“The Development of American Principles” The American Sentinel 6, 39, p. 307.

OUR secular form of government is an outgrowth of the great religious revolution of three centuries ago—the great Reformation. It was the independence of thought that was there stimulated and the self-reliance then generated that resulted in the free political system of the United States of America. Following Luther and the other Reformers, English philosophers and reformers developed social and political theories until the ultimate conception was the absolute freedom incorporated in our national Constitution.

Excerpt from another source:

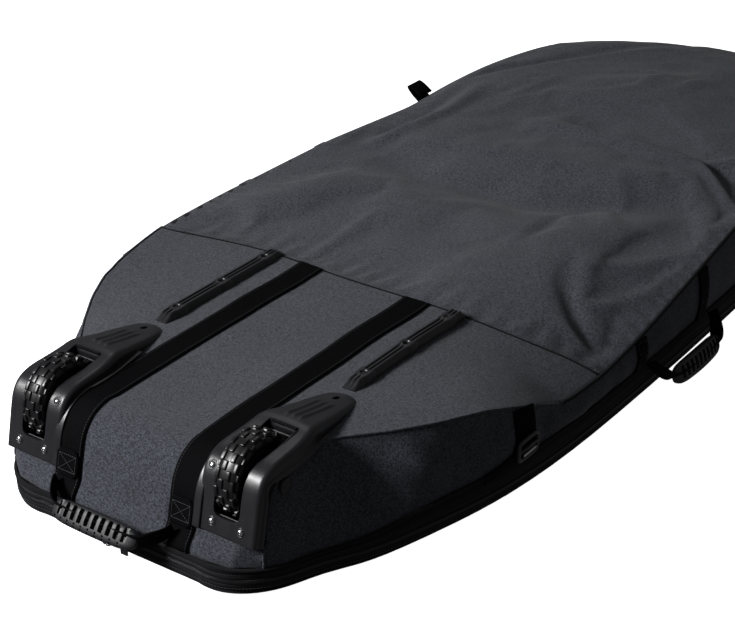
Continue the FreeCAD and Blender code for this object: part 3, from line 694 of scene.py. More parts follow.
# ------------------------------------------------------------ folds pressed into the cloth
FOLDS = [
    # path (s, y), height, half width
    ([(866, 240), (830, 122), (843, -43), (899, -165), (991, -269)], -17.0, 27.0),
    ([(960, 150), (955, 40), (985, -90), (1030, -180)], 9.0, 34.0),
    ([(1078, 110), (1080, 47), (1084, -64), (1079, -207)], 11.0, 14.0),
    ([(1120, 120), (1125, 20), (1128, -90), (1118, -190)], -9.0, 22.0),
    ([(1082, -200), (1045, -250), (1009, -292)], 6.0, 7.0),
    ([(1096, -215), (1080, -250), (1062, -285)], -6.0, 11.0),
    ([(1090, -200), (1118, -235), (1150, -262)], 6.0, 8.0),
    ([(880, 276), (907, 269), (965, 246), (1040, 236), (1106, 237), (1180, 246)], 8.0, 10.0),
    ([(915, 292), (1000, 278), (1091, 272), (1180, 276)], -6.0, 9.0),
    ([(1193, 293), (1264, 280), (1346, 224), (1460, 130), (1590, 24)], -5.0, 10.0),
    ([(700, -205), (760, -262), (851, -306), (958, -315)], 5.5, 12.0),
    ([(730, -190), (800, -236), (900, -262), (960, -262)], -4.5, 18.0),
    ([(640, -262), (672, -284), (740, -306), (830, -320)], 5.0, 9.0),
    ([(709, -110), (770, -112), (837, -108), (880, -126)], -3.5, 7.0),
    ([(620, 60), (680, -20), (700, -120), (760, -180)], -4.0, 30.0),
    ([(560, -318), (585, -285), (625, -240), (660, -215)], -3.0, 8.0),
    ([(562, -322), (572, -290), (580, -240)], 3.0, 7.0),
    ([(580, -322), (640, -300), (700, -290)], -2.5, 7.0),
    ([(560, 290), (640, 240), (760, 215)], 7.0, 24.0),
    ([(1250, 120), (1330, 0), (1360, -140)], 9.0, 22.0),
    ([(1300, 180), (1390, 60), (1420, -60)], -8.0, 26.0),
]


def folds(s, y):
    """How far the cloth stands above its smooth shape."""
    lift = 5.0 * lattice_noise(s, y, 190.0, 3) + 2.4 * lattice_noise(s + 0.5 * y, y, 92.0, 4)
    lift += 1.1 * lattice_noise(s + 0.3 * y, y - 0.2 * s, 41.0, 5)
    for path, height, width in FOLDS:
        gap, along = distance_to(s, y, path)
        lift += height * np.sin(math.pi * np.clip(along, 0.02, 0.98)) ** 0.5 * bell(gap, width)
    return lift


def puckers(along, gap, height, pitch):
    """Small gathers square to a seam, fading away from it."""
    wobble = lattice_noise(along, gap, 55.0, 9) * 1.6
    return height * np.sin(2 * math.pi * along / pitch + wobble) * np.exp(-gap / 26.0)


def main_surface(share, v):
    """Point of the long top panel: share 0 on the cross seam, 1 at the nose."""
    s = seam_s(v) + (NOSE_S - seam_s(v)) * share
    y = v * half_top(s, v)
    inner = 1.0 - smoothstep(0.9, 1.0, np.abs(v))
    z = crown(s, v) + folds(s, y) * inner * smoothstep(0.0, 0.03, share)
    room = (1.0 - np.abs(v)) * half_width(s)
    z = z + puckers(s, room, 1.5, 27.0) * smoothstep(1300.0, 700.0, s) * smoothstep(0.0, 4.0, room)
    z = z + puckers(y, s - seam_s(v), 0.8, 33.0) * smoothstep(0.0, 6.0, s - seam_s(v))
    return np.stack([s, y, z], axis=-1)


def tail_top(p, v):
    """Tail panel between the cross seam and the tail edge."""
    s = seam_s(v) + (TOP_START_S - seam_s(v)) * p
    y = v * half_top(s, v)
    inner = smoothstep(0, 0.1, p) * (1 - smoothstep(0.85, 1, np.abs(v)))
    return s, y, crown(s, v) + 0.9 * lattice_noise(s, y, 70.0, 12) * inner


def tail_face(p, y):
    """Tail panel from the tail edge down to the band, which it flares out to meet."""
    across = np.abs(y)
    foot = BAND_TOP(np.interp(across, [0, 168, 198], [-12, -5, 18]))
    z = FACE_TOP_Z + (foot - FACE_TOP_Z) * p
    flare = smoothstep(66.0, 42.0, z)
    lip = np.interp(across, [0.0, 120.0, 168.0, 198.0], [-12.0, -12.0, -5.0, 18.0]) + 1.5
    s = (face_s(z) + corner_set_back(y)) * (1 - flare) + lip * flare
    return s - 2.2 * np.sin(math.pi * np.clip((z - 42.0) / 62.0, 0, 1)) * (across < 66.0), z


def tail_surface(p, v):
    """Point of the tail panel: p 0 to 1 on the top from the cross seam, to 2 round the edge, to 3 down."""
    p, v = np.broadcast_arrays(np.asarray(p, float), np.asarray(v, float))
    s, y, z = tail_top(np.clip(p, 0, 1), v)
    edge_s, edge_z = tail_edge(np.clip(p - 1, 0, 1), v * CORNER_Y)
    low_s, low_z = tail_face(np.clip(p - 2, 0, 1), v * CORNER_Y)
    s = np.where(p <= 1, s, np.where(p <= 2, edge_s, low_s))
    z = np.where(p <= 1, z, np.where(p <= 2, edge_z, low_z))
    return np.stack([s, np.where(p <= 1, y, v * CORNER_Y), z], axis=-1)


def tail_v(p, y):
    """Share of the half width at which the tail panel passes through y."""
    v = y / half_width(480.0)
    for _ in range(5):
        s = seam_s(v) + (TOP_START_S - seam_s(v)) * np.clip(p, 0, 1)
        v = y / half_top(s, v)
    return v


def normals_of(surface, p, v, step=0.004):
    a = surface(p + step, v) - surface(p - step, v)
    b = surface(p, v + step) - surface(p, v - step)
    normal = unit(np.cross(a, b))
    outward = normal[..., 2] - normal[..., 0]
    return normal * np.where(outward < 0, -1.0, 1.0)[..., None]


def on_tail(p, y, lift):
    """Points at given y on the tail panel, lifted off the cloth."""
    p, y = np.broadcast_arrays(np.asarray(p, float), np.asarray(y, float))
    v = tail_v(p, y)
    lift = np.broadcast_to(lift, p.shape)[..., None]
    return tail_surface(p, v) + normals_of(tail_surface, p, v) * lift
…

Notwithstanding this fact, there are those who speak of our system as the outgrowth of Gallican atheism, etc.—blind to all the evidence that American history and American writers afford. John Adams wrote the following in his “Defense of the Constitutions” of Government of the United States of America:—

The English nation, for its improvements in the theory of government, has, at least, more merit with the human race than any other among the moderns. The late most beautiful and liberal speculations of many writers, in various parts of Europe are manifestly derived from English sources. Americans, too, ought forever to acknowledge their obligations to English writers, or rather have as good a right to indulge a pride in the recollection of them as the inhabitants of the three kingdoms. The original plantation of our country was occasioned, her continual growth has been promoted, and her present liberties have been established, by these generous theories. There have been three periods in the history of England, in which the principles of government have been anxiously studied, and very valuable productions published, which at this day, if they are not wholly forgotten in their native country, are perhaps more frequently read abroad than at home.

These three periods he refers to as (1) the English Reformation, producing writers whose works set men everywhere to thinking; (2) the Interregnum (Cromwellian period—the Commonwealth), producing “Harrington, Milton, the Vindicie contra Tyrannos, and a multitude of others;” and (3) the English Revolution, producing Sidney, Locke, Hoadley, Trenchard, Gordon, and many others.

In all these movements, the leading religious thought of the times played the leading part, and, in general, developed the governmental philosophy. Especially Milton and Locke in England, and Roger Williams in America. In fact, “secularism” is sometimes called “the Miltonian right of schism,” as by Professor Gervinus, indicating its Christian origin.

Madison also referred it to the teachings of Christ, through the Reformation, which “through the genius and courage of Luther” opened up the agitation on the question of civil government and religion, making the world realize their duty to render unto Cesar that which is Cesar’s, and unto God that which is God’s.

The greatest statesmen of the times also made the claim that American ideas were the direct outgrowth of the grand ideas for which English reformers had suffered and died. Burke, in his famous speech on “Conciliation with America,” attributed the American spirit to the fact that the colonists were of English descent, and “therefore not only devoted to liberty, but to liberty according to English ideas, and on English principles.” Some in Parliament even went so far as to call Washington’s army, “our army,” and the principles of the colonists, “our principles.”

Francis Lieber, in his work “On Civil Liberty and Self-Government” (London, 1853), page 214, says:—

American liberty belongs to the great division of Anglican liberty [contradistinguished from Gallican liberty]. It is founded upon the checks, guarantees, and self-government of the Anglican tribe. The trial by jury, the representative governments, the common law, self-taxation, the supremacy of the law, publicity, the submission of the army to the Legislature, and whatever else has been enumerated, form part and parcel of our liberty. There are, however, features and guarantees which are peculiar to ourselves, and which, therefore, we may say constitute American liberty, They may be summed up, perhaps, under these heads: Republican federalism, strict separation of the State from the Church, greater equality and acknowledgment of abstract right in the citizen, and a more popular or democratic cast of the whole polity.”

These last features, however, are but the logical outgrowth of the principles of Anglican liberty.

Mr. Eben Greenough Scott, also, after summing up the successive steps of liberty and enlightenment following the great Reformation, in the introduction to his work, “The Development of Constitutional Liberty in the English Colonies of America,” says:—

The United States of America, then, are results of that mighty force, which, bounding into existence through the throes of the Reformation, still continues its triumphant march.

Hence, the present agitators of secularism are simply the men who are carrying on the work of the Reformation.